The wind production tax credit provides such a large subsidy that wind producers frequently pay the electricity grid to take the electricity they are producing. In fact, since 2008 in the western part of Texas, fully 10 percent of the time wind operators paid the electrical grid to take their electricity. Any subsidy is obviously too large when it creates the incentive for companies to pay people to take their product.   

[See an opinion slide show of 10 other ways taxpayer money is being wasted.]

The reason that wind generators pay for people to take their product is because the tax credit is large compared to the wholesale price of electricity. The wind production tax credit is $22 per megawatt hour. In many areas of the country, the wholesale price of electricity is around $44 per megawatt hour, so a subsidy of 50 percent of the price of electricity is substantial. Not only that, but because of the tax credit, the wind producers make money giving the wind away or even paying people up to about $20 per megawatt hour to take their electricity when electricity demand is low.

Wind production is very low on hot summer afternoons when electricity demand is high, but wind production is frequently high in the early morning when demand is low. But for purposes of receiving the tax credit, a megawatt of electricity produced at 4 p.m. when it is 100 degrees is worth the same as when it is 60 degrees in the morning. This means that the tax credit does not give wind producers the incentive to produce electricity when demand is highest.

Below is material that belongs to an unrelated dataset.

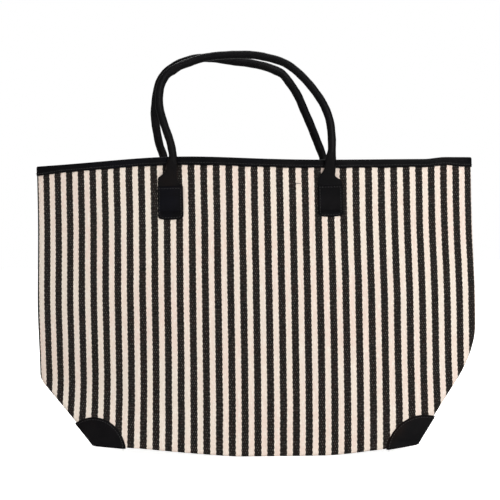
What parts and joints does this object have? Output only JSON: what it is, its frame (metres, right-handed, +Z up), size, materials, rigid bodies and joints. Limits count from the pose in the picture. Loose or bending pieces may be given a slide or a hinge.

[Read the U.S. News Debate: Should the Government Invest in Green Energy?]

Conclusion

The wind production tax credit was supposed to give wind a quick leg up, but after more than 20 years, wind is still asking for handouts from taxpayers. Wind is expensive because wind cannot be relied upon to produced electricity when people want it, unlike coal, natural gas, nuclear, and hydro. It's about time that we end the tax credit and this multibillion giveaway to wind developers.